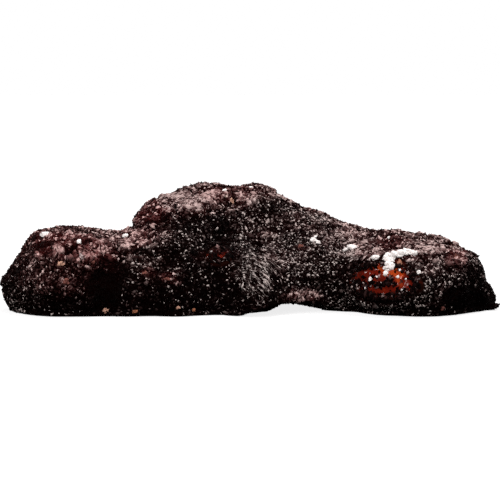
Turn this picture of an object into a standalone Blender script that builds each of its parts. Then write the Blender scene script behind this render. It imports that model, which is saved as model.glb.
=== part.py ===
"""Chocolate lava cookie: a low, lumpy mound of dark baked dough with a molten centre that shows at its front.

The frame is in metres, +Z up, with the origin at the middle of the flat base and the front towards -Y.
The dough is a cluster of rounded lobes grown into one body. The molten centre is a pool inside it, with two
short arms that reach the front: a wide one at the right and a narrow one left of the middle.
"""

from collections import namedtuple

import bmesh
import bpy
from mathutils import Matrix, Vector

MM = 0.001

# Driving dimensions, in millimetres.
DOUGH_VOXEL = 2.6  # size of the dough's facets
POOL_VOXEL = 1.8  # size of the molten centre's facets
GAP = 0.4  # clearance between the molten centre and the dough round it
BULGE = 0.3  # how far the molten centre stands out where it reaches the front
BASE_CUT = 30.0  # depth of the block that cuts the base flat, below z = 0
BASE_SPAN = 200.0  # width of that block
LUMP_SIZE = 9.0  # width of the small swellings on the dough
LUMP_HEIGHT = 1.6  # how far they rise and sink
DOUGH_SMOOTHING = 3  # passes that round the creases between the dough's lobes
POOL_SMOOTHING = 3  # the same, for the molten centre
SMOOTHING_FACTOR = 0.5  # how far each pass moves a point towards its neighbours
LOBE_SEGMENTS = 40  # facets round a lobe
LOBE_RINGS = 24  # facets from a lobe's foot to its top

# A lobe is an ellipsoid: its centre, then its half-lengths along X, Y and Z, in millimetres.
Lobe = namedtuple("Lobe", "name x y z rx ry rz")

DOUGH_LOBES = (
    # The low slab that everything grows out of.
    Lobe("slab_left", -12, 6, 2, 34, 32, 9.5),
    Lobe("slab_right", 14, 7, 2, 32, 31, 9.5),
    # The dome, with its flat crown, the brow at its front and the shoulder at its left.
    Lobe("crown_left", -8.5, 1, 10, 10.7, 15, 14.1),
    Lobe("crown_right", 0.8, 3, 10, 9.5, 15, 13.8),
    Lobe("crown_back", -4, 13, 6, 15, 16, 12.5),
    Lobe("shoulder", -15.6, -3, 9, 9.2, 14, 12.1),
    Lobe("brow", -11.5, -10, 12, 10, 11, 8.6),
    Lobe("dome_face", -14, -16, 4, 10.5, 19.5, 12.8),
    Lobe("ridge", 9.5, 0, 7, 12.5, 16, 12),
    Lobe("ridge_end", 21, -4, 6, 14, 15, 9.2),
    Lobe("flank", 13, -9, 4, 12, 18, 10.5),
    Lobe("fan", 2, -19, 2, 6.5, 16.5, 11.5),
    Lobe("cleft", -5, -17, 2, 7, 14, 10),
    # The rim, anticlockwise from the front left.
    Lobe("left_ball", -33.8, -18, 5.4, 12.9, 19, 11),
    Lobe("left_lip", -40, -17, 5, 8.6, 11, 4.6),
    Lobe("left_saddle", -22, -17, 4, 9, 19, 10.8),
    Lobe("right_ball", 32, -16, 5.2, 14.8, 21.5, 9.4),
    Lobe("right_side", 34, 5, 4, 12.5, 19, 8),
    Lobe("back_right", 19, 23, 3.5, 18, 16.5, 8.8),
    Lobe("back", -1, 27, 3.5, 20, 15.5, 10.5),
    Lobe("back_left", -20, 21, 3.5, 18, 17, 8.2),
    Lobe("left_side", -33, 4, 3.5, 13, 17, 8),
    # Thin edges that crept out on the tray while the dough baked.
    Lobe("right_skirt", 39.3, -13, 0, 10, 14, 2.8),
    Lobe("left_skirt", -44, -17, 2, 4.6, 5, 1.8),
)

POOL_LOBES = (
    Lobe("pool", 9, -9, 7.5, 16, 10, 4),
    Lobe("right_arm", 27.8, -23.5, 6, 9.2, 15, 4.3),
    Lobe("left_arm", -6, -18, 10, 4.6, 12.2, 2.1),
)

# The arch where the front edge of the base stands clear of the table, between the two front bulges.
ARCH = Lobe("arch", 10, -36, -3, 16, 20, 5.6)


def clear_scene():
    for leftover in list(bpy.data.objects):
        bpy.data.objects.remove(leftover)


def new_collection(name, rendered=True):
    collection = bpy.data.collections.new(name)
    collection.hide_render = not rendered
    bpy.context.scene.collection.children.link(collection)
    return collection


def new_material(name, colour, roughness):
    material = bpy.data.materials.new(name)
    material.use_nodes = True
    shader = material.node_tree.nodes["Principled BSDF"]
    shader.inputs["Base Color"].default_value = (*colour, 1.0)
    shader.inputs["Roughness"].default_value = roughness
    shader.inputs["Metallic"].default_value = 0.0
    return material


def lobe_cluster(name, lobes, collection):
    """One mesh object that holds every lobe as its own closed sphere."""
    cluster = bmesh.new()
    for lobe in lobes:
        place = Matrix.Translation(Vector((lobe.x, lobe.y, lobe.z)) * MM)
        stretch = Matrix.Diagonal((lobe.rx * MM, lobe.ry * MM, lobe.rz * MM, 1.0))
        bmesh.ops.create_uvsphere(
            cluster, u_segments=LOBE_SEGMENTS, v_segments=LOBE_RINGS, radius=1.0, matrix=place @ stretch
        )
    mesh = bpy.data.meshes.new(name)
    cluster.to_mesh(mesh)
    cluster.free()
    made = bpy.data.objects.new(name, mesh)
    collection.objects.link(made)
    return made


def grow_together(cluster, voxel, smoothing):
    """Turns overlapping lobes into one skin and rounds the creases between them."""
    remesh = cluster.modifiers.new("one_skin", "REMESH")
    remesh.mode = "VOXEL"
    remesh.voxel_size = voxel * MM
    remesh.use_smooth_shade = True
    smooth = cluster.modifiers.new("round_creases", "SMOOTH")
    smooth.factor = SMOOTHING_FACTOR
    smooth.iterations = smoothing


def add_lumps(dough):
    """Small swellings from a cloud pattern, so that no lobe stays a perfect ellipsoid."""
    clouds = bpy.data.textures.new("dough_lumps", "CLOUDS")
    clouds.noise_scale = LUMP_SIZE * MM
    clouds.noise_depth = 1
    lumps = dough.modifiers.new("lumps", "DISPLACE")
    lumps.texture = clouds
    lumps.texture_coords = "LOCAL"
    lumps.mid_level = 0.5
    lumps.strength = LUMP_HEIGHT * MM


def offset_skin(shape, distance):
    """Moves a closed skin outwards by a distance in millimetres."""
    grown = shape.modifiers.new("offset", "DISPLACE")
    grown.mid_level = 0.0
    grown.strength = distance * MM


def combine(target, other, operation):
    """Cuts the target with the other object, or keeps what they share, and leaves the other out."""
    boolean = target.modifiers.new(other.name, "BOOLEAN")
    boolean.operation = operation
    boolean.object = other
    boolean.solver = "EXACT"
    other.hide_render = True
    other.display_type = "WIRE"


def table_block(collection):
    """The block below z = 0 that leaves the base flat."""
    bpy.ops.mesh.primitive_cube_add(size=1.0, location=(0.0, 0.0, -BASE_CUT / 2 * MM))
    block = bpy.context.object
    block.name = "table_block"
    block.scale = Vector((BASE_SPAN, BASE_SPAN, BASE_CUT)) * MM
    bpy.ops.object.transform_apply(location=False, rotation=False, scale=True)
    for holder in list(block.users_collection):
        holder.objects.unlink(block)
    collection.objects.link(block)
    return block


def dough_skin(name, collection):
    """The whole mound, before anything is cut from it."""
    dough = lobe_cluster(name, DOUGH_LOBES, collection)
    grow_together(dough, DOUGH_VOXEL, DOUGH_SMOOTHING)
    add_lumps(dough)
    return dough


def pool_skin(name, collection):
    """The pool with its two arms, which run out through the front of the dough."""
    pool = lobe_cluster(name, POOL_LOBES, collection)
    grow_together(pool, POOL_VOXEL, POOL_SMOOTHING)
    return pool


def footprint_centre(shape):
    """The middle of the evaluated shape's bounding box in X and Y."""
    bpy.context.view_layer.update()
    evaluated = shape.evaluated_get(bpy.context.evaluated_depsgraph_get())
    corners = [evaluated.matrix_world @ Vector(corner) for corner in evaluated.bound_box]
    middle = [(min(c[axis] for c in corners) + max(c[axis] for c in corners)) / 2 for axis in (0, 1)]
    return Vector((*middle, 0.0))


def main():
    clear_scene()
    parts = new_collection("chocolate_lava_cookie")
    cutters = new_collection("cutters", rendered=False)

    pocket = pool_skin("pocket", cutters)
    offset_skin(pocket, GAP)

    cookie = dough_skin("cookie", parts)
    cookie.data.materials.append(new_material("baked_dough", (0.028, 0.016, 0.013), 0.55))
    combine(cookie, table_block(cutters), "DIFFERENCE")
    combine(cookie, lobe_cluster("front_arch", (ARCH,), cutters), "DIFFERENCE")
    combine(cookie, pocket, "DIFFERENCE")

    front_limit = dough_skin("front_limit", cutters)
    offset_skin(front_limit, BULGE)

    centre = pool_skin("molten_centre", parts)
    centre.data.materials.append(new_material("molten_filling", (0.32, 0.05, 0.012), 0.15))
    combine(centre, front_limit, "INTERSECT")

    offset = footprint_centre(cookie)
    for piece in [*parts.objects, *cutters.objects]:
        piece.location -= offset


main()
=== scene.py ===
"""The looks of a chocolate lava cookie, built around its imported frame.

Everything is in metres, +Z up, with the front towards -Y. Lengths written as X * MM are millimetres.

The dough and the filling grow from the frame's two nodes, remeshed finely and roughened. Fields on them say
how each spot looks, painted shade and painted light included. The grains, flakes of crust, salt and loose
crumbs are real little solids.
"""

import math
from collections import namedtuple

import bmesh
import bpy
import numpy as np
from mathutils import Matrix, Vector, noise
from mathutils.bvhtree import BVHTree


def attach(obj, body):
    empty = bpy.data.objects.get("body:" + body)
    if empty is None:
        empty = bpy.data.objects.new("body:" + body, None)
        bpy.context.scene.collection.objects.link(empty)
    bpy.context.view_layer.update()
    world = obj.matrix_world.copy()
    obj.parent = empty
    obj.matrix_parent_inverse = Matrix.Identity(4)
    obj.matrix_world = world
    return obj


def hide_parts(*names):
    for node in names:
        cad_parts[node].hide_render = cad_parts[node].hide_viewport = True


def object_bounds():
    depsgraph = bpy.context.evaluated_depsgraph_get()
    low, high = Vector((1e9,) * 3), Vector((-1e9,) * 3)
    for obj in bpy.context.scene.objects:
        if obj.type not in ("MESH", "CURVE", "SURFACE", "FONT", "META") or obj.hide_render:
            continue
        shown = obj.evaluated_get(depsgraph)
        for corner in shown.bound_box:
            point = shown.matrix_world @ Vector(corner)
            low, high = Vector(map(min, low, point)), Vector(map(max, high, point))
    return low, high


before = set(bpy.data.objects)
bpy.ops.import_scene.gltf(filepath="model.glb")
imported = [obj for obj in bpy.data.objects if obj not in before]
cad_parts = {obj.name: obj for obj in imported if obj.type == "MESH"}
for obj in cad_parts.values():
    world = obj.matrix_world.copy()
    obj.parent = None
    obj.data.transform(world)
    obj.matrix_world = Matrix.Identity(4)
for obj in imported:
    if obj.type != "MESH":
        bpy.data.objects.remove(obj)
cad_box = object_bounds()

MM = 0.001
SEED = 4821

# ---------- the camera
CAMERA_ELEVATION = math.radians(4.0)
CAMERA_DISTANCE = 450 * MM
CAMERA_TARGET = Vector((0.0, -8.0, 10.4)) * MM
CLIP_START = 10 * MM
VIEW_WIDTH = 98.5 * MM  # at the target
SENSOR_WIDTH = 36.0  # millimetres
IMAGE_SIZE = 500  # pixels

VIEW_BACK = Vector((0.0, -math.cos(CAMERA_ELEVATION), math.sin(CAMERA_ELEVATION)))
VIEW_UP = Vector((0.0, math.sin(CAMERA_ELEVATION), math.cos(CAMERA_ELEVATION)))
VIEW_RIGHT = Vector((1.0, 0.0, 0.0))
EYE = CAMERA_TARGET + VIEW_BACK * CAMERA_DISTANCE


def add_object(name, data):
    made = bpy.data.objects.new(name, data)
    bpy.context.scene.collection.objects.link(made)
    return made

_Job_
What is wanted is an exact copy of the lines from the line containing "offset = footprint_centre(cookie)" to the line containing "obj.matrix_world = world", both lines included, and of no other line.

_Solved exercise_
    offset = footprint_centre(cookie)
    for piece in [*parts.objects, *cutters.objects]:
        piece.location -= offset


main()
=== scene.py ===
"""The looks of a chocolate lava cookie, built around its imported frame.

Everything is in metres, +Z up, with the front towards -Y. Lengths written as X * MM are millimetres.

The dough and the filling grow from the frame's two nodes, remeshed finely and roughened. Fields on them say
how each spot looks, painted shade and painted light included. The grains, flakes of crust, salt and loose
crumbs are real little solids.
"""

import math
from collections import namedtuple

import bmesh
import bpy
import numpy as np
from mathutils import Matrix, Vector, noise
from mathutils.bvhtree import BVHTree


def attach(obj, body):
    empty = bpy.data.objects.get("body:" + body)
    if empty is None:
        empty = bpy.data.objects.new("body:" + body, None)
        bpy.context.scene.collection.objects.link(empty)
    bpy.context.view_layer.update()
    world = obj.matrix_world.copy()
    obj.parent = empty
    obj.matrix_parent_inverse = Matrix.Identity(4)
    obj.matrix_world = world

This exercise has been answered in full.